Questions Surface About Whether Turkey Really Gets Its Oil from ISDecember 23, 2015 in Turkey
In early December, Russian President Vladimir Putin suggested that the decision by Turkey to shoot down a Russian military aircraft in late November was “dictated by the desire to protect the oil supply lines to Turkish territory.” His remarks, which occurred at a news conference on 1 December, effectively implied that the Turkish government was not only complicit in the smuggling of oil produced in areas of Syria that are controlled by the so-called Islamic State (IS) group, but that it was also so heavily committed to this trade that it was willing to provoke an international crisis in a bid to protect it.
While it is doubtful whether President Putin genuinely believes this accusation, it has raised the issue of the possible dealings between Turkish government agencies and IS. Furthermore, by putting forth such an accusation, President Putin has the chance to gain propaganda points in his tussle with Turkish President Recep Tayyip Erdogan and in some ways, it may legitimize recent Russian attacks on targets in parts of Syria that are held by non-IS rebel forces backed by Turkey. Amongst these attacks were the destruction of a large bakery built by the Turkish IHH Humanitarian Relief Foundation.
While the ongoing Syrian conflict has given rise to an extensive war economy, in which deals are struck between a number of partners, that include groups that are fighting each other on the battlefield, the smuggling of oil and petroleum products from Syria into neighbouring Turkey has been going on for decades, as traders and security officials have cashed in on the difference in prices that have been created by the heavy subsidies in Syria.
However with the ongoing civil war in Syria, the trade of oil and petroleum products has vastly evolved and in 2014, it saw IS take over much of the production of crude and refining business along the Euphrates river valley. This effectively represented about one-third of the country’s pre-conflict oil capacity, with most of the remainder under Kurdish control.
While there are many steps before oil produced under IS control reaches an end-user, it is highly likely that Turkish business people, customs officials and intelligence agents are amongst the people implicated. However it must be noted that the scale of the entire trade is small compared with Turkey’s own energy economy, in which Russia plays a dominant role. Furthermore, most of the participants are within Syria.
According to widely reported estimates, in mid-2015, oil fields under the control of IS produced between 30,000 and 40,000 barrels per day. Sources have disclosed that the supply chain entailed IS selling crude to traders, who would then transport it to small refineries that were set up in IS-controlled areas. The petrol and diesel produced in these refineries was then sold across Syria and Iraq, while any surplus was smuggled across the border, mainly to Turkey. While the quality of these products was poor, many buyers, particularly those in rebel-controlled areas, had little other option and typically paid a heavy premium over international prices. While IS was able to profit from the well-head sales, as well as gain from taxes along the supply chain, the profitability of the Syrian illicit oil trade was hit by the collapse in world oil prices in October 2014.
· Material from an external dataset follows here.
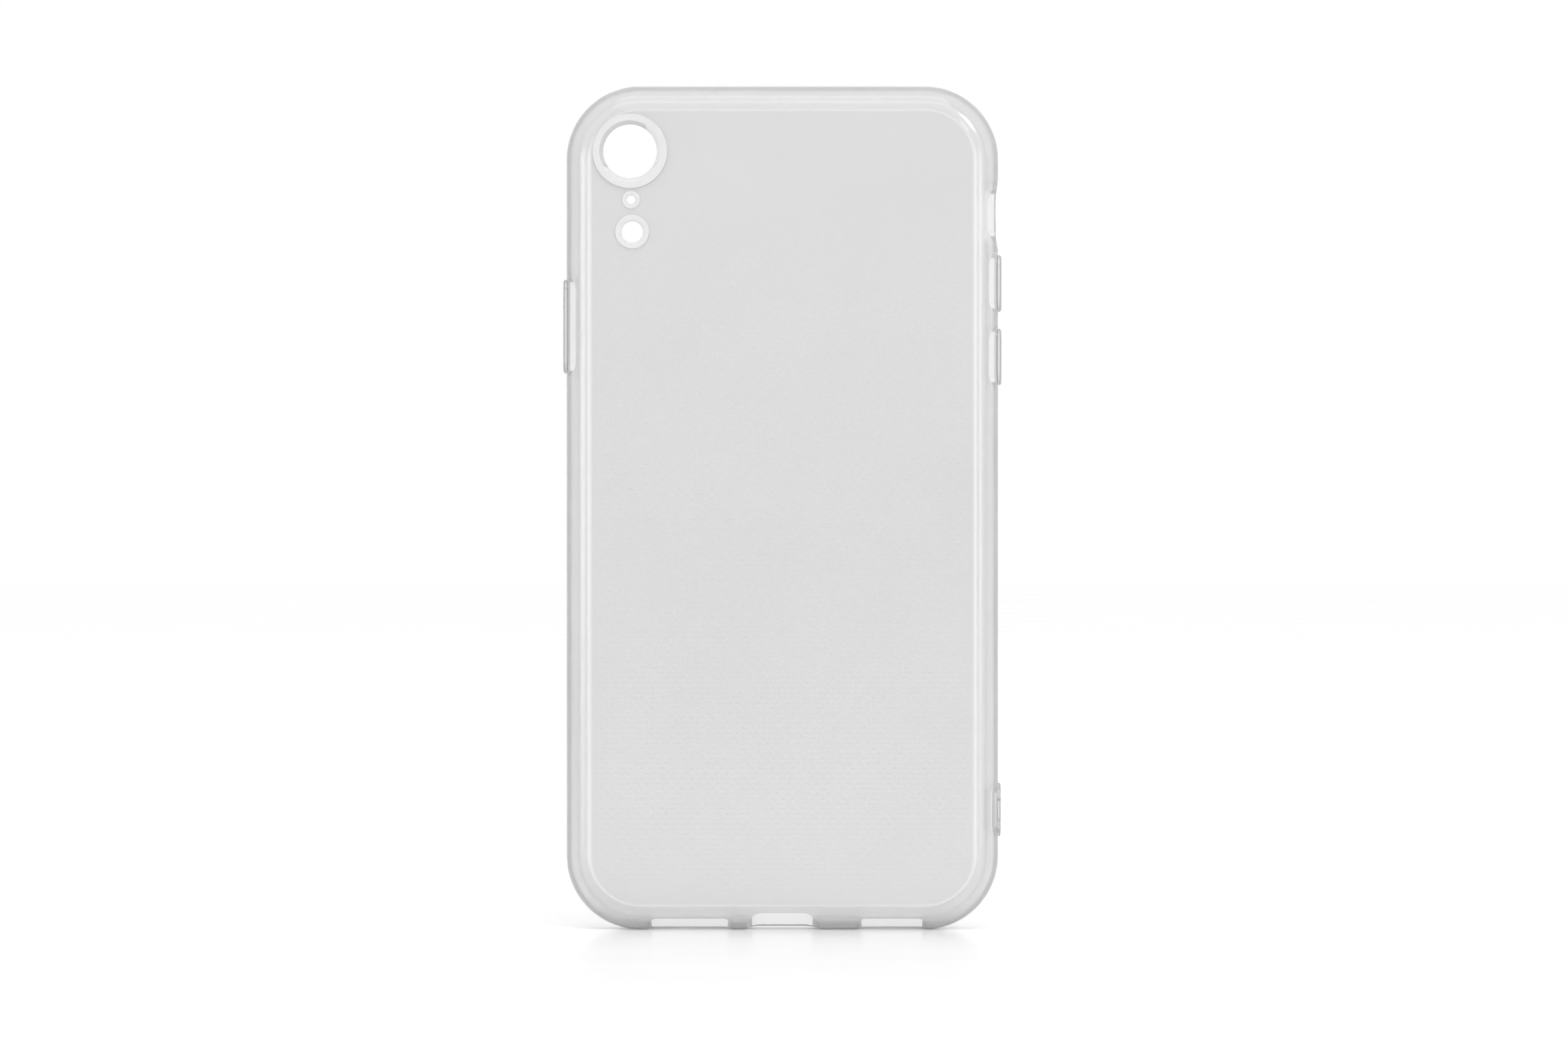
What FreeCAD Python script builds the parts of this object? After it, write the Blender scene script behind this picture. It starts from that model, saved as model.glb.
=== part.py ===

Oil purchased at the well-head for US $20 – 25 per barrel in mid-October could end up in Turkey being sold at below the world market price of over US $100/barrel, effectively yielding health profits to everyone involved. For a trader to make a profit selling bad quality Syrian products in Turkey now the well-head price would have to be much lower, and this would not necessarily make commercial sense for IS.
Since mid October-2014, the IS oil business has been further hit as US and French jets have started to target well-head facilities and tanker trucks for the first time. Furthermore, Kurdish and local Arab rebels have also seized an oil field from IS in the southern province of Hassakeh.
Turkey relies almost entirely on imports for its total oil consumption, which is about 720,000 barrels per day. A large number of those imports come from Russia. In 2014, Russia also supplied 27 billion cubic metres of natural gas to Turkey, effectively representing 56% of its total consumption. Russia was also Turkey’s largest source of imports, supplying goods worth US $2.3 billion, or more than 10% of Turkey’s total imports.